For these images, Simmons hired makeup artists to paint eyes that look open on her sitters' closed eyelids. Inverting her usual practice by making real people appear uncannily artificial, Simmons says, "Social media allows us to put our most perfect, desirable, funny, and fake selves forward, while naturally raising questions about our longings, yearnings, and vulnerabilities. In How We See, I'd like to direct you how to see while also asking you to make eye contact with ten women who can't see you."

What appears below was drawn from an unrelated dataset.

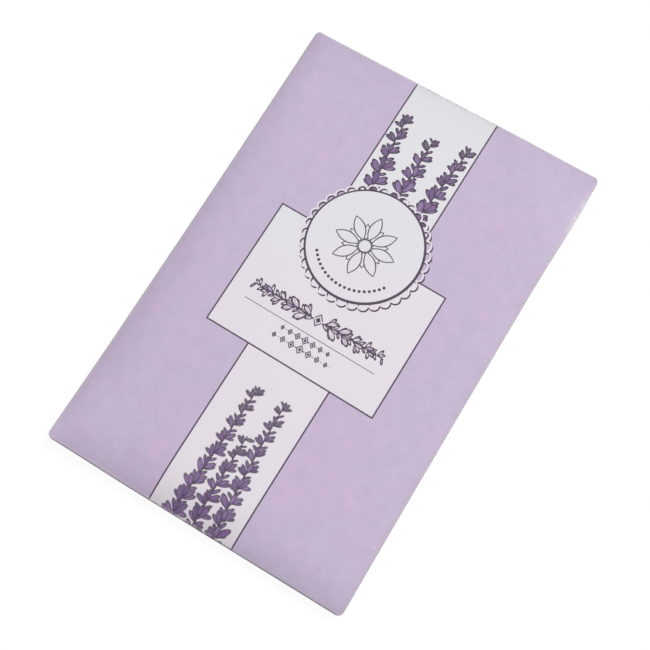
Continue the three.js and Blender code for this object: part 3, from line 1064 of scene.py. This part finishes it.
def printed_paper(layout, colours, form):
    """The envelope's outer face: lilac ground, white band, label, medallion and bud sprays."""
    material, tree, shader = new_material("Printed paper")
    uv = tree.nodes.new("ShaderNodeUVMap")
    uv.uv_map = BLANK_MAP
    place = Field(uv.outputs["UV"])
    x, y = plane_parts(place)

    def cloud(scale, detail):
        return cloud_group().place_in(tree, Place=place, Scale=scale, Detail=detail)["Cloud"]

    def lay(mask, tint):
        """Lays a colour over what is there: print, wear, and painted shade."""
        nonlocal paint
        paint = mixed(mask, paint, tint)

    drift, blots = cloud(0.03, 3), cloud(0.45, 4)
    rosier = (1 - distance((x - 15) / 62, (y + 32) / 78)).held()
    hue = (drift * 0.6 + cloud(0.12, 2) * 0.42 + blots * 0.22 - rosier * 0.3 - 0.08).held()
    paint = mixed(hue, colours.lilac_rosy, colours.lilac_blue)
    lay(cloud(0.012, 1) * 0.4, colours.lilac)
    mottle = blots * 0.4 + cloud(1.1, 2) * 0.33 + cloud(0.19, 2) * 0.65 - 0.035
    lay(mottle, darkened(colours.lilac, 0.91))
    cooler = ((y - x * 0.3 - 5) / 20).held()
    coolness = drift * 0.3 + blots * 0.2 + cooler * 0.6
    white = mixed(coolness, colours.white, colours.white_cool)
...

In addition to her photography, there is a small selection of sculpture and three films in the exhibition. The Music of Regret (2006, 45 min) is shown in the gallery space, and is a three-part musical shot in 35mm by the cinematographer Ed Lachman. The Music of Regret grew out of three of Simmons's distinct photographic series: Early Interiors, Walking Objects, and Café of the Inner Mind. The theme of regret is underscored by vintage puppets that interact with actress Meryl Streep, who plays the lead role, and Alvin Ailey dancers dressed as oversized inanimate objects.

The film My Art (2016) was written and directed by Simmons who also stars in the lead role as Ellie Shine, an artist who wishes to reinvigorate her work and address her lack of recognition. In My Art, Ellie embarks on a new project where she reimagines shot-for-shot vignettes from her favorite movies, casting herself as the celluloid stars from the past. Art and life collide in the film as scenes mirror unfolding relationships in her life. The film debuted in September 2016 at the Venice Film Festival and premiered in North America at the 2017 Tribeca Film Festival, where it received high accolades.

A major scholarly catalogue, co-published by the Modern Art Museum of Fort Worth and DelMonico Books-Prestel, accompanies the exhibition.